というか、ぼく以外のひとの感想が知りたい。若いひと、なかでもこの作品ではじめてニブロールをあるいは日本のコンテンポラリーダンスを見たというひとの率直なところを。もちろん、「no direction。」よかったという感想、歓迎です。ぼくの意見が全面的に正しいはずはないので。

3/4

2007年03月04日 | Weblog
午前中、原稿を書きメールで送る。一応、ある用事のメドを立てるとさて、東京都現代美術館へ。Aの希望で松井みどりさんがRobert Smithsonのことを話すのを聞きに行く。昨日、ニブロールのアフター・トークに出ていた松井さんはとても元気であった。スミッソンの「脱差異化」「粉砕化」「堆積化」のアイディアを聞く。松井さんはさらにスミッソンと菅木志雄の芸術論とを重ねる。現代美術には60年代美術と重なる面があるという趣旨のお話へと続いたのだったが、むしろ現代と重ねることによって60年代美術のことがより一層リアルに理解出来てくる気がして、そちらに興味がわく。ダンスでもそうだと思うんだよな、60年代のトライアルに注目することだけがいまダンスにリアリティを与えられる唯一の手だてだ!と極論してみたくなっている(あるいは今こそ60年代のトライアルをよりよく理解するチャンスでは!と)。今日のお話を聞けば一層その気持ちは強まる。昼は、渋谷の「やすべえ」で辛味噌つけめん(中盛)、夜はAと水餃子をつくり食す。

踊りに行くぜ!!+ニブロール

2007年03月04日 | Weblog
昨日(3/3)、次の二つの公演をみた。

「踊りに行くぜ!!vol.7 Special in Tokyo」(@アサヒ・アートスクエア)
酒井幸菜「Noon」
納谷衣美×山下残「シビビビ」
坂本公成+佐伯有香「怪物」
江藤由紀子「砂遊び」
康本雅子「ナ花ハ調」
Ko & Edge Co. 「DEAD 1+」
ごめんなさい、これが日本のコンテンポラリーダンス(とくに上から4組)ということならば、ぼくはコンテンポラリーダンスあまり好きじゃない派です。すいません。

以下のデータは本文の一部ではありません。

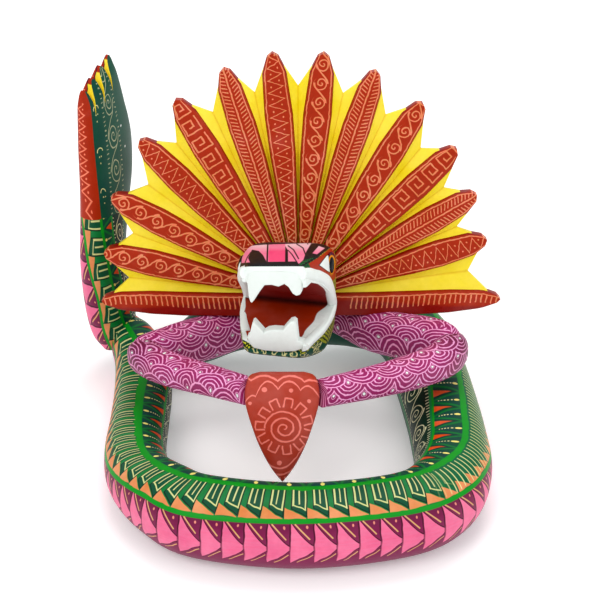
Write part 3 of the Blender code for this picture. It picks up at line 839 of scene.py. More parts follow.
def paint_group():
    """Acrylic paint on carved wood: brush streaks, grain, worn gloss."""
    name = "painted_wood"
    if name in bpy.data.node_groups:
        return bpy.data.node_groups[name]
    tree = bpy.data.node_groups.new(name, "ShaderNodeTree")
    face = tree.interface
    face.new_socket(name="Colour", in_out="INPUT", socket_type="NodeSocketColor")
    for words, value in (("Streaks", 0.16), ("Line", 0.0), ("Gloss", 0.42)):
        socket = face.new_socket(name=words, in_out="INPUT", socket_type="NodeSocketFloat")
        socket.default_value = value
    for words, kind in (("Colour", "Color"), ("Roughness", "Float"), ("Height", "Float")):
        face.new_socket(name=words, in_out="OUTPUT", socket_type=f"NodeSocket{kind}")
    start = tree.nodes.new("NodeGroupInput")
    end = tree.nodes.new("NodeGroupOutput")
    place = object_place(tree)
    streaks, line, gloss = (Wire(tree, start.outputs[words]) for words in ("Streaks", "Line", "Gloss"))
    clouds = noise(tree, place, 55, 3.0, 0.6)
    fine = noise(tree, place, 420, 3.0, 0.65)
    shade = 1.0 + ((clouds - 0.5) * 1.5 + (fine - 0.5) * 0.9) * streaks
    hsv = tree.nodes.new("ShaderNodeHueSaturation")
    tree.links.new(start.outputs["Colour"], hsv.inputs["Color"])
    tree.links.new(shade.socket, hsv.inputs["Value"])
    tree.links.new((1.06 - (clouds - 0.5) * streaks).socket, hsv.inputs["Saturation"])
    tree.links.new(hsv.outputs["Color"], end.inputs["Colour"])
    rough = gloss + (clouds - 0.5) * 0.18 + (fine - 0.5) * 0.12 + line * 0.05
    tree.links.new(rough.clamped().socket, end.inputs["Roughness"])
    height = line * 0.6 + fine * 0.35 + clouds * 0.5
    tree.links.new(height.socket, end.inputs["Height"])
    return tree


def new_paint(name):
    """A new material, its node tree and the user's paints."""
    made = bpy.data.materials.new(name)
    made.use_nodes = True
    return made, made.node_tree, paints()


def painted(made, shade, line=None, streaks=0.16, gloss=None):
    """Finish a material: a colour through the paint group into its Principled shader."""
    tree = made.node_tree
    group = tree.nodes.new("ShaderNodeGroup")
    group.node_tree = paint_group()
    group.inputs["Streaks"].default_value = streaks
    group.inputs["Gloss"].default_value = sizes().roughness if gloss is None else gloss
    feed(tree, shade, group.inputs["Colour"])
    if line is not None:
        tree.links.new(line.socket, group.inputs["Line"])
    shader = tree.nodes["Principled BSDF"]
    shader.inputs["Specular IOR Level"].default_value = PAINT_GLINT
    relief = tree.nodes.new("ShaderNodeBump")
    relief.inputs["Strength"].default_value = 0.12
    relief.inputs["Distance"].default_value = PAINT_RELIEF
    tree.links.new(group.outputs["Colour"], shader.inputs["Base Color"])
    tree.links.new(group.outputs["Roughness"], shader.inputs["Roughness"])
    tree.links.new(group.outputs["Height"], relief.inputs["Height"])
    tree.links.new(relief.outputs["Normal"], shader.inputs["Normal"])
    return made


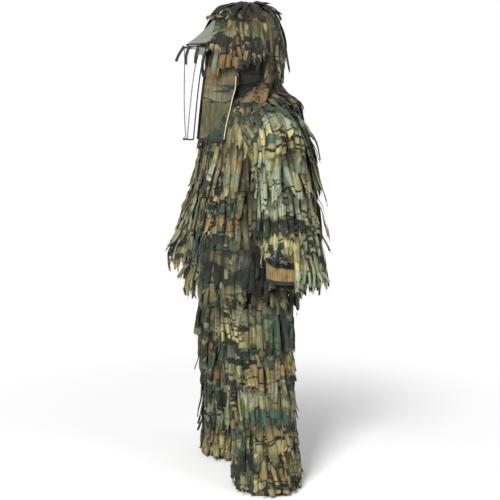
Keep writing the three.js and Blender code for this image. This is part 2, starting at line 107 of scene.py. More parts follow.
def smooth(rows):
    """A monotone cubic through rows of (x, values...)."""
    rows = np.array(sorted(rows), float)
    x, y = rows[:, 0], rows[:, 1:]
    slope = np.diff(y, axis=0) / np.diff(x)[:, None]
    m = np.zeros_like(y)
    m[0], m[-1] = slope[0], slope[-1]
    for i in range(1, len(x) - 1):
        a, b = slope[i - 1], slope[i]
        m[i] = np.where(a * b > 0, 2 * a * b / np.where(np.abs(a + b) < 1e-9, 1, a + b), 0)

    def f(v):
        v = np.clip(np.asarray(v, float), x[0], x[-1])
        i = np.clip(np.searchsorted(x, v, side="right") - 1, 0, len(x) - 2)
        w = x[i + 1] - x[i]
        t = ((v - x[i]) / w)[..., None]
        w = w[..., None]
        return ((2 * t**3 - 3 * t**2 + 1) * y[i] + (t**3 - 2 * t**2 + t) * w * m[i]
                + (3 * t**2 - 2 * t**3) * y[i + 1] + (t**3 - t**2) * w * m[i + 1])
    return f


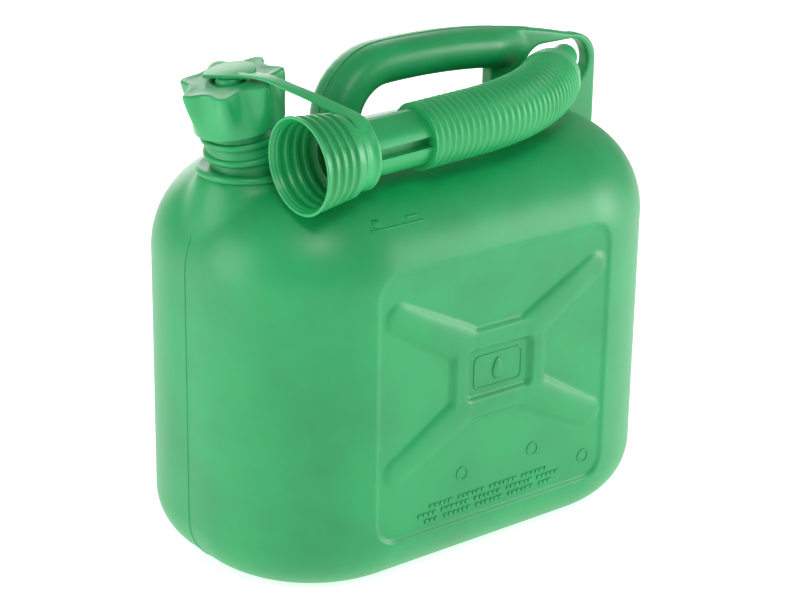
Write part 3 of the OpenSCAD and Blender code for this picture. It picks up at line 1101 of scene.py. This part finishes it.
@dataclass
class ScrewCap:
    """Seven-lobed screw cap.

    Attributes:
        material: plastic of the cap.
        liner: foam of its sealing disc; not used.
    """

    material: bpy.types.Material
    liner: bpy.types.Material
    start: float = 21.0
    height: float = 22.3
    rim: float = 21.4
    valley: float = 19.6
    tip: float = 24.9
    lobes: int = 7
    phase: float = 20.2
    bore: float = 19.4
    recess: float = 9.2
    hub: float = 6.9

    def outer(self, angle: float, t: float) -> float:
        """Outer radius at an angle, from the round rim (t 0) to the lobed top (t 1)."""
        wave = 0.5 + 0.5 * math.cos(self.lobes * (angle - math.radians(self.phase)))
        lobed = self.valley + (self.tip - self.valley) * wave**1.7
        return self.rim + (lobed - self.rim) * float(smooth(0.08 + 0.95 * t))

    def build(self) -> list[bpy.types.Object]:
        """Makes the cap."""
        n = 210
        h = self.height
        rows: list[Callable[[float], tuple[float, float]]] = []
        floor = h - 5.0
        rows.append(lambda a: (0.0, floor))
        for s in (floor, 0.6):
            rows.append(lambda a, s=s: (self.bore - (0.6 if s == floor else 0), s))
        rows.append(lambda a: (self.bore + 0.2, 0.0))
        rows.append(lambda a: (self.rim - 0.7, 0.0))
        rows.append(lambda a: (self.rim - 0.15, 0.35))
        rows.append(lambda a: (self.rim, 1.0))
        for t in np.linspace(0.08, 0.94, 16):
            rows.append(lambda a, t=t: (self.outer(a, t), t * h))
        edge = 1.3
        for d in (15, 35, 55, 75, 90):
            c, s = math.cos(math.radians(d)), math.sin(math.radians(d))
            rows.append(lambda a, c=c, s=s: (self.outer(a, 1) - edge * (1 - c), h - edge + edge * s))
        for k in (0.82, 0.6, 0.3, 0.06):
            rows.append(
                lambda a, k=k: (
                    self.recess + 0.6 + (self.outer(a, 1) - edge - self.recess - 0.6) * k,
                    h - 0.35 * math.sin(math.pi * k),
                )
            )
        for r, s in (
            (self.recess, h - 0.5),
            (self.recess - 0.2, h - 1.7),
            (self.recess - 0.7, h - 2.0),
            (self.hub + 0.5, h - 2.0),
            (self.hub, h - 1.6),
            (self.hub, h - 0.5),
            (self.hub - 0.5, h - 0.35),
            (self.hub - 0.6, h + 0.5),
            (self.hub - 1.1, h + 0.9),
            (2.9, h + 0.9),
            (2.6, h + 0.6),
            (2.6, h - 3.0),
        ):
            rows.append(lambda a, r=r, s=s: (r, s))
        rows.append(lambda a: (0.0, h - 3.0))
        points: list[tuple[float, float, float]] = []
        index: list[list[int]] = []
        for row in rows:
            if row(0.0)[0] == 0.0:
                index.append([len(points)] * n)
                points.append((0.0, 0.0, row(0.0)[1]))
                continue
            index.append(list(range(len(points), len(points) + n)))
            for k in range(n):
                a = 2 * math.pi * k / n
                r, s = row(a)
                points.append((r * math.cos(a), r * math.sin(a), s))
        faces: list[list[int]] = []
        for low, high in zip(index, index[1:]):
            for k in range(n):
                m = (k + 1) % n
                corners = [low[k], low[m], high[m], high[k]]
                face = [c for i, c in enumerate(corners) if c != corners[i - 1]]
                if len(face) > 2:
                    faces.append(face)
        cap = mesh_object("screw_cap_lobed", NECK.place(np.array(points), self.start), faces)
        crease(cap, 60)
        cap.data.materials.append(self.material)
        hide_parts("screw_cap")
        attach(cap, "cap")
        return [cap]


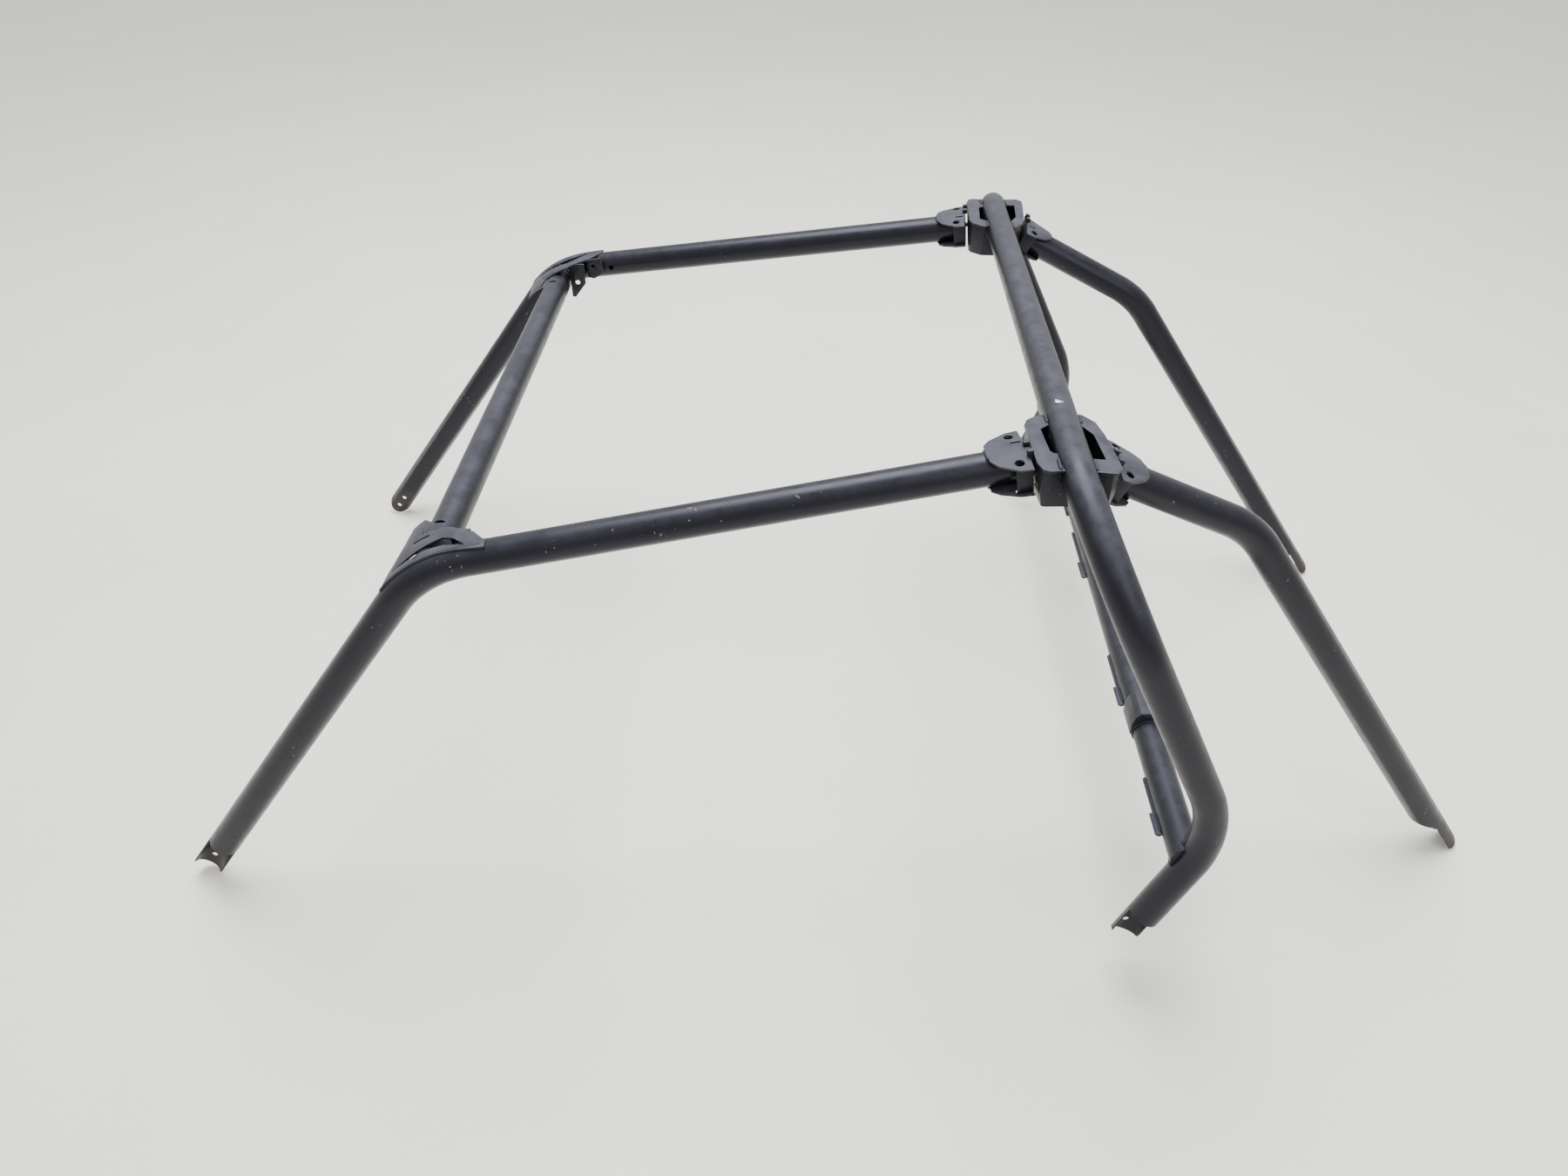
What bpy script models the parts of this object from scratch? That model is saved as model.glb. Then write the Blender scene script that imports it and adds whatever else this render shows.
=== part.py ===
"""Bolt-together tubular roll cage of a small off-road vehicle, standing on its feet.

Metres, +Z up.  The vehicle faces -X, so its left side is -Y.  Stations along X are measured from
the hoop's top tube, and HOOP_X puts the origin under the middle of the whole cage.
"""
import math

import bpy
import bmesh
from mathutils import Matrix, Vector

NAME = "roll_cage"
HOOP_X = 0.2556

# Tubes
TUBE_R = 0.02222
TUBE_WALL = 0.0025
TUBE_SIDES = 32
GAP = 0.0003

# Main hoop: top height, corner, lower bend, foot (x from the hoop's top, y outboard, z)
HOOP_CORNER = (0.0000, 0.6010, 0.7520)
HOOP_BEND = (0.2360, 0.6165, 0.3100)
HOOP_FOOT = (0.1506, 0.6223, 0.0681)
HOOP_TOP_BEND_R = 0.195
HOOP_LOW_BEND_R = 0.173

# Front rail: screen-pillar foot, front corner, joint end
RAIL_FOOT = (-1.2622, 0.5128, 0.0101)
RAIL_CORNER = (-0.8173, 0.4740, 0.6026)
RAIL_JOINT = (0.0000, 0.3895, 0.7411)
RAIL_BEND_R = 0.165

# Rear strut: joint end, bend, foot
STRUT_JOINT = (0.0000, 0.3955, 0.7441)
STRUT_BEND = (0.2679, 0.3645, 0.6189)
STRUT_FOOT = (0.7440, 0.3680, -0.0010)
STRUT_BEND_R = 0.160

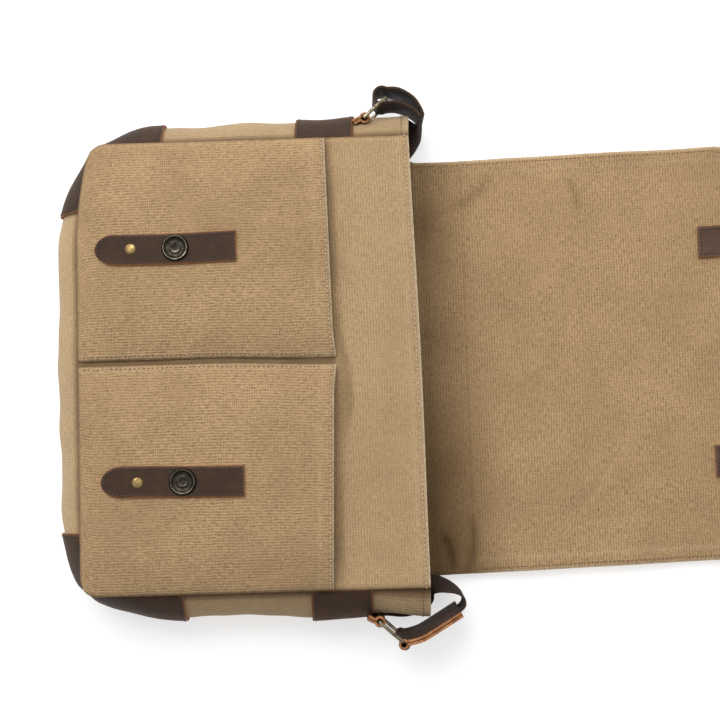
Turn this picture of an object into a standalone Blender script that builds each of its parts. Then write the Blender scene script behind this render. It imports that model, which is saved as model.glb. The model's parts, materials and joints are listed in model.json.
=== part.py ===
"""Canvas messenger bag that lies on its back with its flap thrown open.

Metres, +Z up. +X runs from the bag's bottom to its mouth and on to the open flap, and +Y is the bag's left.
The origin is on the face of the back panel that the bag lies on.
"""

import math

import bmesh
import bpy
from mathutils import Vector

# Driving dimensions
GAP = 0.0003                 # left between pieces that touch
CURVED_GAP = 0.0008          # and between faceted pieces that curve differently
HALF_WIDTH = 0.169           # of the front and back panels, at their side seams
BOTTOM_X = -0.128            # bottom seam of the panels
MOUTH_X = 0.1275             # mouth edge of the front panel
CORNER_R = 0.013             # rounding of the panels' bottom corners
CANVAS = 0.0024              # two layers of canvas
BACK_THICK = 0.003
GUSSET_BULGE = 0.0235        # how far the gusset swells past its own edges
CORNER_PINCH = 0.45          # share of that bulge lost at each rounded corner
CORNER_PINCH_REACH = 0.045
SEAM_INSET = 0.004           # its edges are turned in under the panels by this
GUSSET_ROWS = 8
FRONT_Z = 0.058              # inner face of the front panel
LIFT = 0.0052                # the back panel rides this high over the strap, near the mouth
LIFT_START = 0.020
LIFT_END = 0.052
GUSSET_CUTBACK = 0.066       # how far the gusset's mouth edge folds back beside the back panel

HINGE_X = 0.1295             # back edge, where the flap starts
HINGE_Z = 0.0082
SPINE = 0.0724               # depth that the flap spans when closed
HINGE_CLEARANCE = 0.0013
FLAP_HALF = 0.161
FLAP_END = 0.403
FLAP_CORNER_R = 0.038

POCKET_MOUTH_X = 0.062
POCKET_RISE = 0.008
POCKET_SPLIT = 0.0022        # half of the gap between the two pockets
TAB_Y = 0.086                # centre line of the closure tabs
TAB_HALF = 0.0115
TAB_START = -0.112
TAB_END = -0.007
LEATHER = 0.0018
SNAP_X = -0.052
SNAP_R = 0.0092
RIVET_X = -0.085

STRAP_MID_Z = 0.033          # middle of the strap's width where it stands on edge
RING_X = 0.091               # axis of the D-ring's straight bar
RING_Y = 0.1935
RING_ANGLE = math.radians(42)
RING_REACH = 0.024
RING_HALF = 0.02075
RING_WIRE = 0.00175
RING_SQUARENESS = 6.0
STRAP_WIDTH = 0.038
WEBBING = 0.0016
LEATHER_END = 0.0042         # two leathers with the webbing between them
STRAP_LIE_Z = 0.0013         # middle of the webbing where it lies on the floor
RUN_X = 0.075                # the webbing crosses under the bag here
RUN_Y = 0.035                # and goes out under the flap and back at plus and minus this
RUN_END = 0.365
FOLD_R = 0.024
BUCKLE_X = 0.150

for old in list(bpy.data.objects):
    bpy.data.objects.remove(old, do_unlink=True)

BAG = bpy.data.collections.new("messenger_bag")
GUIDES = bpy.data.collections.new("guides")
bpy.context.scene.collection.children.link(BAG)
bpy.context.scene.collection.children.link(GUIDES)


# ---------------------------------------------------------------- helpers

def material(name, colour, roughness, metallic=0.0):
    """A Principled material of one colour."""
    made = bpy.data.materials.new(name)
    made.use_nodes = True
    shader = made.node_tree.nodes["Principled BSDF"]
    shader.inputs["Base Color"].default_value = (*colour, 1.0)
    shader.inputs["Roughness"].default_value = roughness
    shader.inputs["Metallic"].default_value = metallic
    return made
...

ニブロール「no direction。」(@パナソニックセンター東京 有明スタジオ)
まず、見に行く前に読みとるべきだった重要なポイントは、タイトルの「。」であったようで、モーニング娘。が1997年にデビューということを確認すると、この公演の全ての(「全てが」ではない)「ださい」部分が90年代の意匠と関係していると言うことに思い至る。なるほどニブロールの設立も1997年なわけで、、、とそんな仕方でニブロールのすべてを否定する気持ちにはなれないのだけれど(そんなことしたら僕のダンスに傾けた「青春」が否定されてしまう!)、このだささは確信犯でないとすればどう理解したらよいか皆目分からない。「ヒーローはいつだって君をがっかりさせる」(磯部涼)
あるいは、抽象表現主義(ポロック、上掲写真)としてのニブロール

後記
上記2公演は、日本のコンテンポラリーダンスの分野のなかで重要なものであり、しかもネガティヴな発言をぼくはしているわけで、そうした態度を見せるならば「ださい」とは何を指してのことか「好き」ではないということは何を意味するのかを明確にするべきだと思うんですが、少し、元気が出ないので、後日書くことにしたいと思います。すいません。